→ Exercise
Extract from the entries below, exactly as given, only the lines from the line containing "Write part 2" to the line containing "with exact normals.", both lines included.

[start of Record extracts]

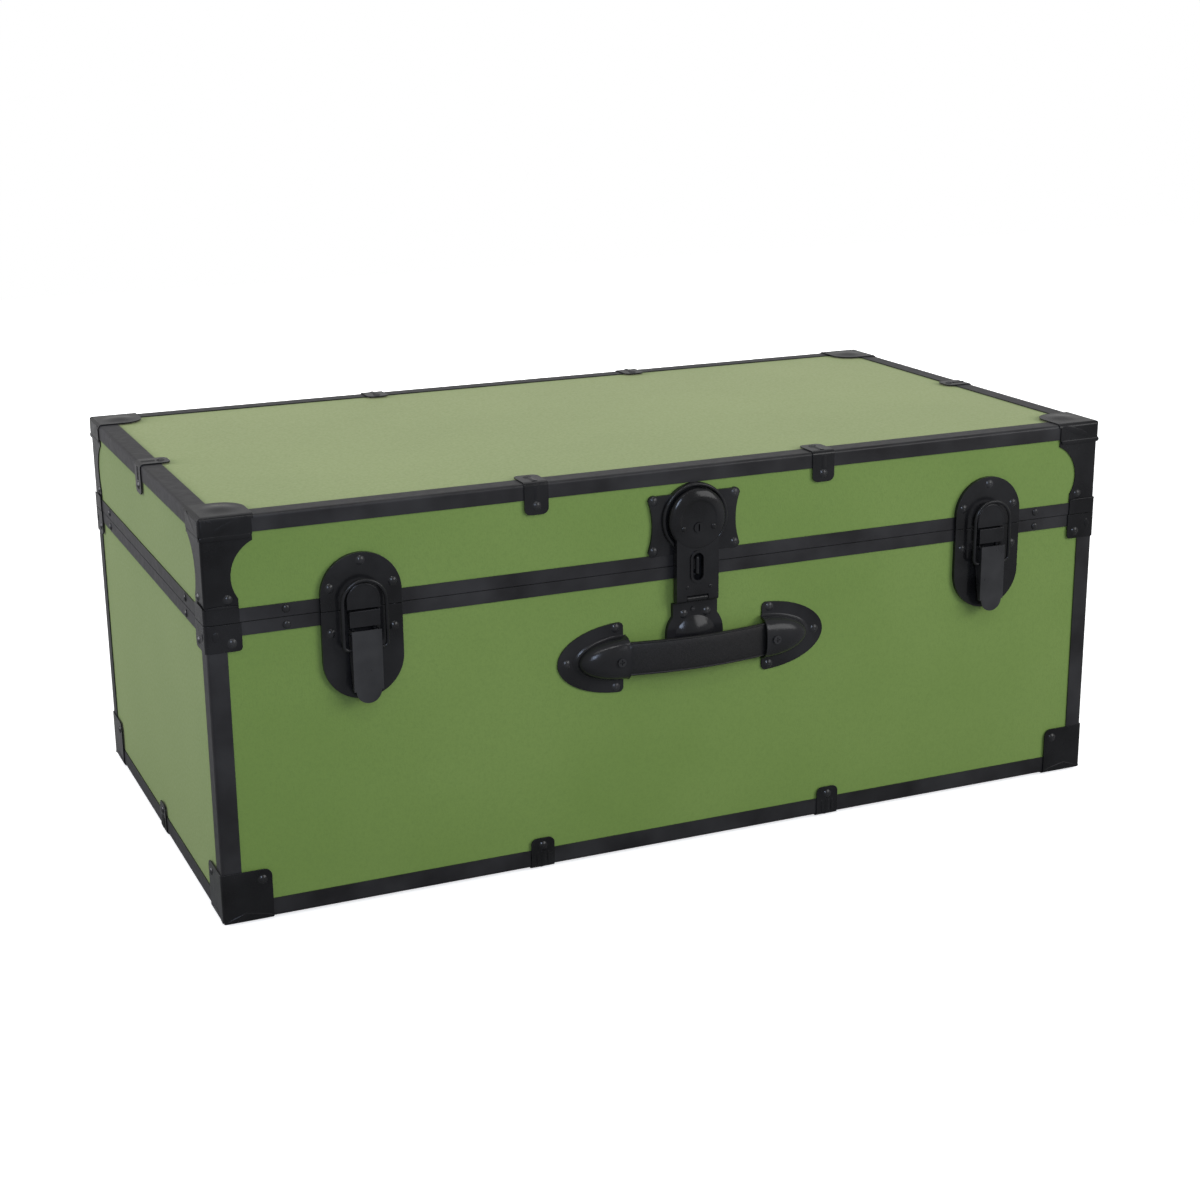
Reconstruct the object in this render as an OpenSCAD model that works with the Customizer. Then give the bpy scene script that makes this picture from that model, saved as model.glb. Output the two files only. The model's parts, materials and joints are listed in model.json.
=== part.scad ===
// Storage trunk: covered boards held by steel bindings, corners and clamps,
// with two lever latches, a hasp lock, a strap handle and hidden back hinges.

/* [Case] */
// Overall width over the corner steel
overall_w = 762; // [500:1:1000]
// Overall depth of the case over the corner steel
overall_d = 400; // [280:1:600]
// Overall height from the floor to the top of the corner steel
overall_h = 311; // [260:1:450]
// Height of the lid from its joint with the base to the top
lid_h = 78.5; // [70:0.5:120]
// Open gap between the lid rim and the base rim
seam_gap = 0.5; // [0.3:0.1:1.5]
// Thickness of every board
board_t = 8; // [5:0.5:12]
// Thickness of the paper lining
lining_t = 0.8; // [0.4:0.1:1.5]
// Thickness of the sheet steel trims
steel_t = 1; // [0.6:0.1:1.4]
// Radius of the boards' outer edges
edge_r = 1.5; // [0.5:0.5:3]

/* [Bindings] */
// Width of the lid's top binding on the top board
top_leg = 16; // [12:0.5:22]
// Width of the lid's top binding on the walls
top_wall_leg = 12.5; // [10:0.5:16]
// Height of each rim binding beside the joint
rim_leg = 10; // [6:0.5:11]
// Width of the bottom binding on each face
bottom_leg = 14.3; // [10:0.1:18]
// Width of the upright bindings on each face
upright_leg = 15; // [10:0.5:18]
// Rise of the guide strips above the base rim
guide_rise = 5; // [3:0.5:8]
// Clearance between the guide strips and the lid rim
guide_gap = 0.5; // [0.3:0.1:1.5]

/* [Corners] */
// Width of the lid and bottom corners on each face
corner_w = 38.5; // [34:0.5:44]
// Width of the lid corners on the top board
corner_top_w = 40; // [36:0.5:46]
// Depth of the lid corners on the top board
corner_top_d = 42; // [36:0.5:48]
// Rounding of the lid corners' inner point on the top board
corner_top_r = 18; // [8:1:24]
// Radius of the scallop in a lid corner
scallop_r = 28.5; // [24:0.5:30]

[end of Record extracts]
[start of Record extracts]

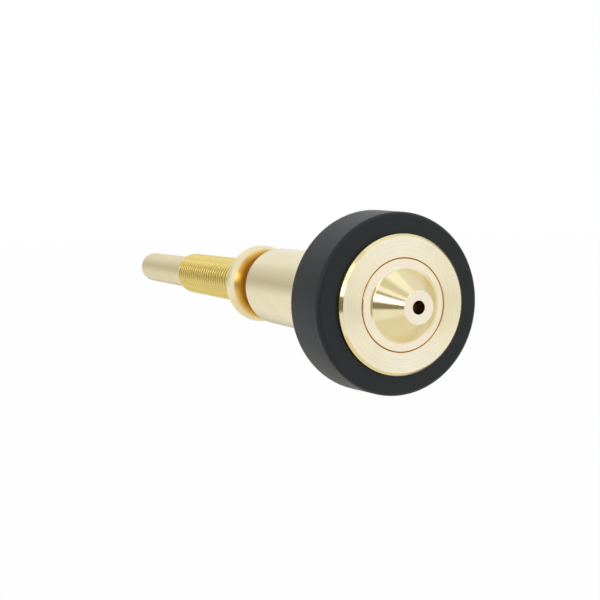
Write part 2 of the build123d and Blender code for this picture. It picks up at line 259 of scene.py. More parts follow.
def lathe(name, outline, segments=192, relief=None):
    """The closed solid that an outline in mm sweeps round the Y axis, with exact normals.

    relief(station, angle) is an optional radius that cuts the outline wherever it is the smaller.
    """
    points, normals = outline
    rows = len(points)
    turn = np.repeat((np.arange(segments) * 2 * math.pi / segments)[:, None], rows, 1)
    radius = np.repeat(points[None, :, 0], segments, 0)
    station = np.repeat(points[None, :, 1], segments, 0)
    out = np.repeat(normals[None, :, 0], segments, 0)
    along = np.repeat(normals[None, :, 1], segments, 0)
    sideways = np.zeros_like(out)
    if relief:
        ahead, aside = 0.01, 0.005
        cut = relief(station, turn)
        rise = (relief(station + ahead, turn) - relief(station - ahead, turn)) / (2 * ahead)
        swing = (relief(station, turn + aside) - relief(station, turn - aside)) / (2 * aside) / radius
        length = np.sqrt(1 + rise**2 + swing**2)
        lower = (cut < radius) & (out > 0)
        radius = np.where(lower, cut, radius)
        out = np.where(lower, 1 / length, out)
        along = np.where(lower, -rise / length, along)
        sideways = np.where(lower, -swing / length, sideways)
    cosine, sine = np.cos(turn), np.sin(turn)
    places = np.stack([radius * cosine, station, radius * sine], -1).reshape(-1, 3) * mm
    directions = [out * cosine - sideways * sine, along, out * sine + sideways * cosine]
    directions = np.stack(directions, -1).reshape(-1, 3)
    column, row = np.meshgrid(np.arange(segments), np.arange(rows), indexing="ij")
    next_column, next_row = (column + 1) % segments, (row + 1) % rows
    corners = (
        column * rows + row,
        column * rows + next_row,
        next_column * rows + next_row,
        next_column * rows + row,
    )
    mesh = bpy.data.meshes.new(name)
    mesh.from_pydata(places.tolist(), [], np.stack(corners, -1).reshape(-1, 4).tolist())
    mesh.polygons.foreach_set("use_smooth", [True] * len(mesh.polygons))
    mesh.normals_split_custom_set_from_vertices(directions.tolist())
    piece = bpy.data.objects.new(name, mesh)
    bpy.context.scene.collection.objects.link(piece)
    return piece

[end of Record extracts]

→ Complete response
Write part 2 of the build123d and Blender code for this picture. It picks up at line 259 of scene.py. More parts follow.
def lathe(name, outline, segments=192, relief=None):
    """The closed solid that an outline in mm sweeps round the Y axis, with exact normals.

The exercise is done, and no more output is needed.